Science-fiction has proven itself to be a massive success for the BBC, with "Doctor Who" remaining among the British network's most anticipated shows and the internationally developed fourth season of "Torchwood" still garnering media attention.
And, in late 2010, the Beeb will reveal a new series for fans of the genre when "Outcasts" finally premieres on both BBC One and BBC America.
With the Earth no longer habitable, the series focuses on a group of pioneers who try to settle on the world of Carpathia and rebuild not only their lives, but the human race as well.

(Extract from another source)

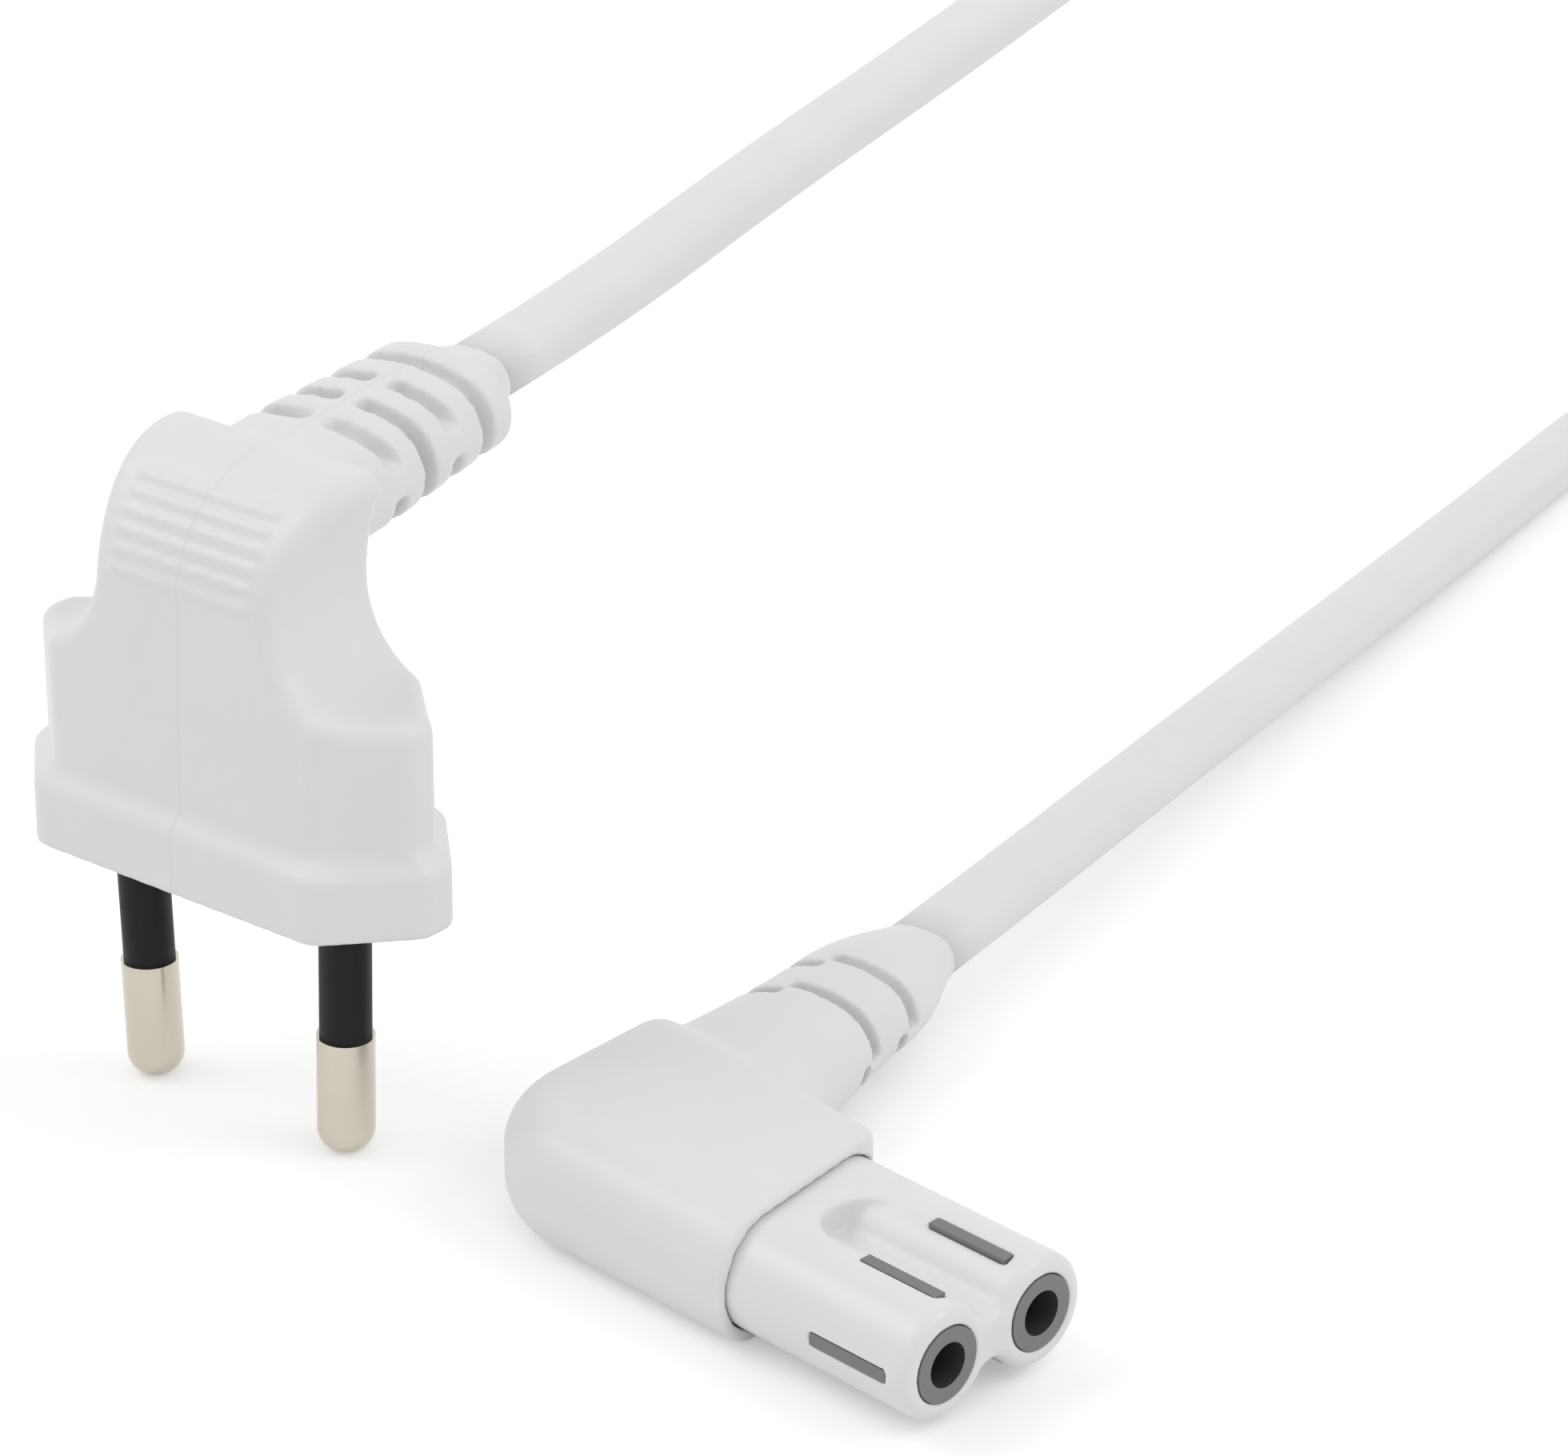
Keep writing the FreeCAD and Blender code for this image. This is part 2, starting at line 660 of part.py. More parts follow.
gap_sketch = outline("step_gap_outline", SIDE,
                     stadium(f"({TIP} + step_gap)", "(barrel_radius + step_gap)"),
                     (-value("step_gap_back"), 0, 0))
nose_sketch = outline("nose_pocket_outline", SIDE,
                      stadium(f"({TIP} + slip)", "(barrel_radius + slip)"),
                      (value(f"{NOSE_BACK} - slip"), 0, 0))
base_pocket = outline("base_pocket_outline", SIDE,
                      stadium("(base_half + slip)", "(base_high + slip)"),
                      (value(f"{BASE_BACK} - slip"), 0, 0))
connector = cut_all("connector_overmould", overmould, [
    relief_slots, extruded("step_gap_pocket", gap_sketch, "nose_length"),
    extruded("nose_pocket", nose_sketch, "nose_length"),
    extruded("base_pocket", base_pocket, "base_length * 2")] + passages)


# The plug's moulding: a housing with a finger scoop each side and a head like a T, a flange
# with a bevel, and a slotted strain relief that leaves over the back.
WING = "(flange_half_length - bevel_inset)"
WING_HIGH = (f"(neck_level - sqrt(scoop_radius^2 - (neck_half + scoop_radius - {WING})^2))")
FLARE = ("(((head_half - neck_half)^2 + (head_lip - neck_level)^2)"
         " / (2 * (head_half - neck_half)))")


def lozenge(name, length, front, depth, end):
    """Draws the plug's outline from above: straight sides and blunt ends."""
    return outline(name, FLOOR, [
        (front, f"-{depth}"), (length, f"-{end}"), (length, end), (front, depth),
        (f"-{front}", depth), (f"-{length}", end), (f"-{length}", f"-{end}"),
        (f"-{front}", f"-{depth}")])


front = outline("plug_front", FRONT, [
    (WING, "bevel_high"), (WING, WING_HIGH, "-scoop_radius"),
    ("neck_half", "neck_level", f"-{FLARE}"), ("head_half", "head_lip"),
    ("-head_half", "head_lip", f"-{FLARE}"), ("-neck_half", "neck_level", "-scoop_radius"),
    (f"-{WING}", WING_HIGH), (f"-{WING}", "bevel_high")])
profile = outline("plug_profile", SIDE, [
    ("-front_low", "bevel_high"), ("back_depth", "bevel_high"), ("back_depth", "head_top"),
    ("crown_front", "head_top", "crown_radius"),
    ("-front_high", "neck_level", "front_bow")])
housing = shared("plug_housing", [
    extruded("plug_front_block", front, "flange_half_depth * 2", True),
    extruded("plug_profile_block", profile, "flange_half_length * 2", True),
    extruded("plug_plan_block", lozenge("plug_plan", WING, "wing_front", "side_depth",
                                        "wing_end"), "head_top + overcut")])


def on_end(edge):
    """Tells an upright edge at the ends of the plug's outline."""
    return abs(edge.BoundBox.Center.x) > value("wing_front") - 1 and near(
        edge.BoundBox.YLength, 0, 0.4) and edge.BoundBox.ZLength > value("flange_wall")


housing = rounded("plug_wings", housing, "wing_edge", on_end)
housing = rounded("plug_rims", housing, "head_edge", lambda edge: creased(housing.Shape, edge)
                  and edge.BoundBox.ZMin > value("neck_level") / 2)
flange = extruded("flange_block", lozenge("flange_plan", "flange_half_length", "flange_front",
                                          "flange_half_depth", "flange_end"),
                  "flange_wall + bevel_high")
flange = rounded("flange_corners", flange, "flange_round",
                 lambda edge: near(edge.BoundBox.ZLength, value("flange_wall + bevel_high")))
doc.recompute()
bevel = doc.addObject("Part::Chamfer", "flange_bevel")
bevel.Base = flange
bevel.Edges = [(index, value("bevel_high"), value("bevel_high"))
               for index, edge in enumerate(flange.Shape.Edges, 1)
               if near(edge.BoundBox.ZMin, value("flange_wall + bevel_high"))]

BARREL = Placement(Vector(0, 0, value("barrel_axis")),
                   Rotation(Vector(1, 0, 0), value("barrel_rise")))


def barrel_oval(index, reach, half, high):
    """Draws an oval across the relief's axis, a reach along it."""
    sketch = outline(f"barrel_oval_{index}", FRONT, oval(half, high))
    sketch.Placement = BARREL.multiply(Placement(Vector(0, value(reach), 0), FRONT))
    return sketch


barrel = doc.addObject("Part::Loft", "barrel")
barrel.Sections = [
    barrel_oval(0, "barrel_start", "barrel_half", "barrel_high"),
    barrel_oval(1, "rib_slot_first", "barrel_half", "barrel_high"),
    barrel_oval(2, "barrel_end", "barrel_end_half", "barrel_end_high"),
    barrel_oval(3, "collar_start", "barrel_end_half", "barrel_end_high"),
    barrel_oval(4, "collar_end", "collar_half", "collar_high"),
    barrel_oval(5, "flare_middle", "flare_half", "flare_high"),
    barrel_oval(6, "flare_end", "cord_width / 2 + relief_skin",
                "cord_height / 2 + relief_skin")]
barrel.Ruled = True
barrel.Solid = True
moulding = joined("plug_moulding", [housing, bevel, barrel])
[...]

However, as the last survivors from Earth arrive, some difficult decisions need to be made which could shatter the peace in the town of Forthaven.

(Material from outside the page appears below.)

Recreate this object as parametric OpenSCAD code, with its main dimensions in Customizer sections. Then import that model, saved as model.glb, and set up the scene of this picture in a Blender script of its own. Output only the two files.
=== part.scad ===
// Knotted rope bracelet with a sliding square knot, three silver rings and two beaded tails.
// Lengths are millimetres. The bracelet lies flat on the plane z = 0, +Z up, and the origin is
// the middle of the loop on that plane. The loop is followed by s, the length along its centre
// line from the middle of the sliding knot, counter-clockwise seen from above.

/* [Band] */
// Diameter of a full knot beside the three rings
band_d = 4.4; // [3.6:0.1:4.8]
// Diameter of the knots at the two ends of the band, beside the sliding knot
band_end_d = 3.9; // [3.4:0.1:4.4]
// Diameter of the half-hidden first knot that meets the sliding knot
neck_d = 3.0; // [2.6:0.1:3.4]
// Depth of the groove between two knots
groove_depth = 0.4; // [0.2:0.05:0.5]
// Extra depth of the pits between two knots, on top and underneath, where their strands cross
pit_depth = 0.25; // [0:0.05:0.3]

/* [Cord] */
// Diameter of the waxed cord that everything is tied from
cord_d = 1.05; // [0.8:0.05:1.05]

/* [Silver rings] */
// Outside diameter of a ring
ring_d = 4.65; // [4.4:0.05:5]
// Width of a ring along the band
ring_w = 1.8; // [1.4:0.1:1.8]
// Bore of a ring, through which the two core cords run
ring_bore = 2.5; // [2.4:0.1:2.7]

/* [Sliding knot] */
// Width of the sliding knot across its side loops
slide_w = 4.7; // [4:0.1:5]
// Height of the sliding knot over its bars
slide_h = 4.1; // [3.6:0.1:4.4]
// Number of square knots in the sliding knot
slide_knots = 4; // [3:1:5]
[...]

In addition to forming a functioning society on Carpathia, the settlers also will explore their new home in order to better their chances of survival.

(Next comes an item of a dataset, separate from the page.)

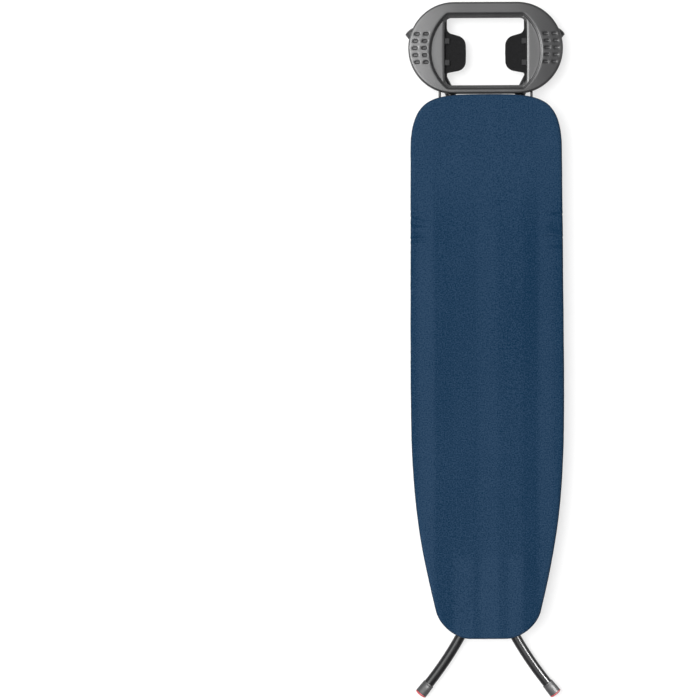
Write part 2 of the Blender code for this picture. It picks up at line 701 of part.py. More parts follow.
def make_latch_hangers():
    """Plates under the cross members that the lever rod turns in, and the spring that lifts the channel."""
    top = MEMBER_LOW - GAP
    outline = rounded([
        (0.0138, top, 0), (0.0138, LATCH_Z - 0.0060, 0.0050), (0.0253, LATCH_Z - 0.0060, 0.0050),
        (0.0253, top, 0),
    ])
    hole = circle(LEVER_RADIUS + RUNNING, 14, (LATCH_X, LATCH_Z))
    for place in ("nose", "middle"):
        y = MEMBERS["cross_member_" + place]
        bm = extruded("Y", y - HANGER_THICK / 2, y + HANGER_THICK / 2, outline, [hole])
        add_piece("latch_hanger_" + place, bm, "board", BLACK_PAINT)
    coil, wire, turns, steps = 0.0042, 0.0006, 6, 12
    start_y = MEMBERS["cross_member_nose"] + HANGER_THICK / 2 + 0.001
    path = []
    for i in range(turns * steps + 1):
        angle = 2 * math.pi * i / steps
        y = start_y + 0.016 * i / (turns * steps)
        path.append(Vector((LATCH_X + coil * math.cos(angle), y, LATCH_Z + coil * math.sin(angle))))
    add_piece("latch_spring", swept(path, wire, sides=6), "board", ZINC)


def quarter_loop(middle_y, depth_half, straight, corner):
    """A closed loop mirrored from one quarter: a straight run, then the corner's points."""
    quarter = [(0.0, depth_half), (straight / 2, depth_half), (straight, depth_half)] + corner
    half = quarter + [(x, -y) for x, y in quarter[-2::-1]]
    whole = half + [(-x, y) for x, y in half[-2:0:-1]]
    return [(x, middle_y + y) for x, y in whole]


def arc(centre_x, centre_y, radius, from_angle, to_angle, steps):
    """Points on an arc after its first one."""
    points = []
    for step in range(1, steps + 1):
        angle = from_angle + (to_angle - from_angle) * step / steps
        points.append((centre_x + radius * math.cos(angle), centre_y + radius * math.sin(angle)))
    return points


def rest_outline(grow):
    """The iron rest's outer outline, a stadium."""
    radius = REST_DEPTH / 2 + grow
    straight = REST_LENGTH / 2 - REST_DEPTH / 2
    return quarter_loop(REST_MIDDLE_Y, radius, straight, arc(straight, 0, radius, math.pi / 2, 0, 9))


def window_outline(grow):
    """The opening in the rest's top face: straight along the board, a wide arc at each end."""
    half = WINDOW_DEPTH / 2 + grow
    radius = WINDOW_ARC + grow
    centre = WINDOW_REACH - WINDOW_ARC
    first = math.asin(half / radius)
    straight = centre + radius * math.cos(first)
    return quarter_loop(WINDOW_MIDDLE_Y, half, straight, arc(centre, 0, radius, first, 0, 9))


def well_outline(grow):
    """The opening right through the rest, inside the recessed shelves and the ledges."""
    half = WINDOW_DEPTH / 2 - WELL_LEDGE + grow
    reach = WELL_REACH + grow
    radius = WELL_CORNER
    corner = arc(reach - radius, half - radius, radius, math.pi / 2, 0, 5)
    side = [(reach, (half - radius) * (1 - step / 4)) for step in range(1, 5)]
    return quarter_loop(WINDOW_MIDDLE_Y, half, reach - radius, corner + side)


def level(outline, z):
    return [Vector((x, y, z)) for x, y in outline]


def well_edge(grow, z):
    """The well's outline at a height, lowered where the ledges slope down to it."""
    straight = WINDOW_DEPTH / 2 - WELL_LEDGE - WELL_CORNER
    loop = []
    for x, y in well_outline(grow):
        share = max(0.0, abs(y - WINDOW_MIDDLE_Y) - straight) / WELL_CORNER
        loop.append(Vector((x, y, z - LEDGE_DROP * min(1.0, share) ** 2)))
    return loop


def dome(bm):
    """Lowers a shape's upper parts away from the middle, as the rest's top is domed."""
    for vertex in bm.verts:
        out = max(0.0, abs(vertex.co.x) - DOME_FLAT) / (REST_LENGTH / 2 - DOME_FLAT)
        up = (vertex.co.z - REST_LOW) / (REST_TOP - REST_LOW)
        vertex.co.z -= DOME_DROP * out**2 * up


def pill(size, x, y, z):
    """A slot's outline round a place."""
    length, width = size
    radius = width / 2
    loop = []
    for end, first in ((1, -math.pi / 2), (-1, math.pi / 2)):
        for step in range(5):
            angle = first + math.pi * step / 4
            along = end * (length / 2 - radius) + radius * math.cos(angle)
            loop.append(Vector((x + along, y + radius * math.sin(angle), z)))
    return loop


def dimple_places():
    for x_middle, pull in DIMPLE_COLUMNS:
        for row in range(DIMPLE_ROWS):
            step = row - (DIMPLE_ROWS - 1) / 2
            x = x_middle - pull * (2 * step / (DIMPLE_ROWS - 1)) ** 2
            for _, side in sides():
                yield side * x, REST_MIDDLE_Y + step * DIMPLE_PITCH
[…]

According to the official press release, Carpathia offers the possibility of redemption as the new inhabitants try to avoid the mistakes made on Earth. Inevitably they cannot escape the human pitfalls of love, greed, lust, loss, corruption and a longing for those they've left behind. As they continue to work and live together, they come to realize this is no ordinary planet ... and there may be a bigger plan at work.
Like "Torchwood," the series has an international flavor with an impressive cast (including Jamie Bamber of "Battlestar Galactica" fame), and is being filmed in South Africa in order to create a viable new frontier landscape. Already it has been likened to that of "Earth 2," which ran for a single season in the mid-1990s on NBC (as an early vehicle for Clancy Brown), but in reality, the series may have more in common with Joss Whedon's bleak view of the future, "Firefly."
"Basically they had to build their own community on what they landed with," executive producer Ben Richards told Blastr. "The transporter in which they landed is very high-tech and very modern, and they can do all kinds of stuff. People live in very rudimentary [ways]. That's that western feel. It's a frontier town kind of thing."
The whole idea of settling on a new planet may fall under the science-fiction bracket, but Richards also confirmed that the series won't be your typical sci-fi adventure. However, it won't do a disservice to the genre by any means.
"I hesitate to say it's not sci-fi, because I think that's quite condescending," Richards said. "I don't think you have to reject sci-fi as a genre. I certainly don't. I think the best sci-fi always has that element of the western in it."